Utah suffragist Charlotte Godbe with Belva Lockwood, one of America’s first female lawyers, lobbied against the bill. When it passed, Utah suffragist and editor of the Woman’s Exponent Emmeline Wells wrote that it “wrested from all the women, Gentile and Mormon alike, the suffrage which they had exercised for seventeen years.” 

In response, many women worked hard to win back their right to vote. On 10 January 1889 Emily S. Richards, wife of the Mormon church attorney, Franklin S. Richards, founded the Utah Woman Suffrage Association, affiliated with the National Woman Suffrage Association

Emily S. Richards, Sarah M. Kimball and Phebe Y. Beattie.
Photo: Utah State Historical Society.

Local units were quickly formed, often drawing membership from the women’s auxiliary organizations of the church, especially the Relief Society

On May 30, 1889 the Summit County Women Suffrage Association was established in the Coalville Tabernacle. Forty women joined. 

Still, it took the issuing of the 1890 Manifesto officially declaring an end to plural marriage, before Congress passed the 1894 Enabling Act, opening the door to Utah statehood.

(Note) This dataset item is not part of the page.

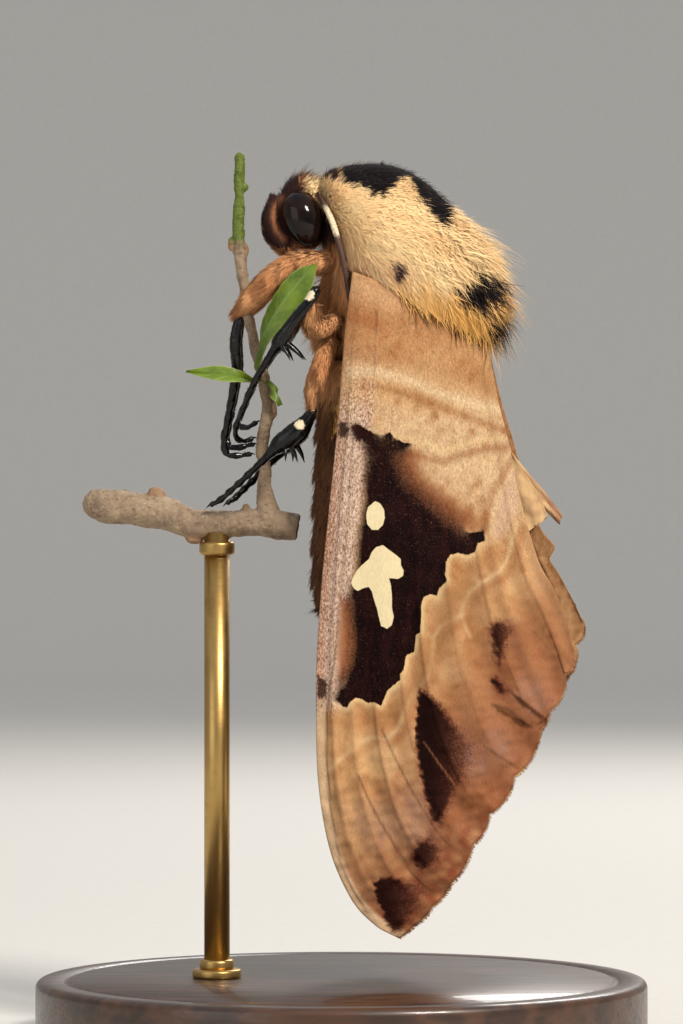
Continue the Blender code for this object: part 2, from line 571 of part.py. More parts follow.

On April 18, 1894 delegates voted in favor of including in the proposed Utah state constitution an article stating “The rights of citizens of the State of Utah to vote and hold office shall not be denied or abridged on  account of sex. Both male and female citizens of this State shall equally enjoy all civil, political, and religious rights and privileges.”

And on January 4, 1896 President Cleveland signed the act admitting Utah as a state. 

On November 3, 1896 Sarah E. Nelson Anderson and Eurithe K. LaBarthe were elected to the Utah House of Representatives. Dr Martha Hughes Cannon was elected Utah’s – and the nation’s – first female state senator (beating her husband). 

The Utah State Senate in 1897, Dr. Martha Hughes Cannon standing to the left of center

By the time the Nineteenth Amendment became law in 1920 – giving all white women over 21 the right to vote – more than 120 Utah women had served in public office.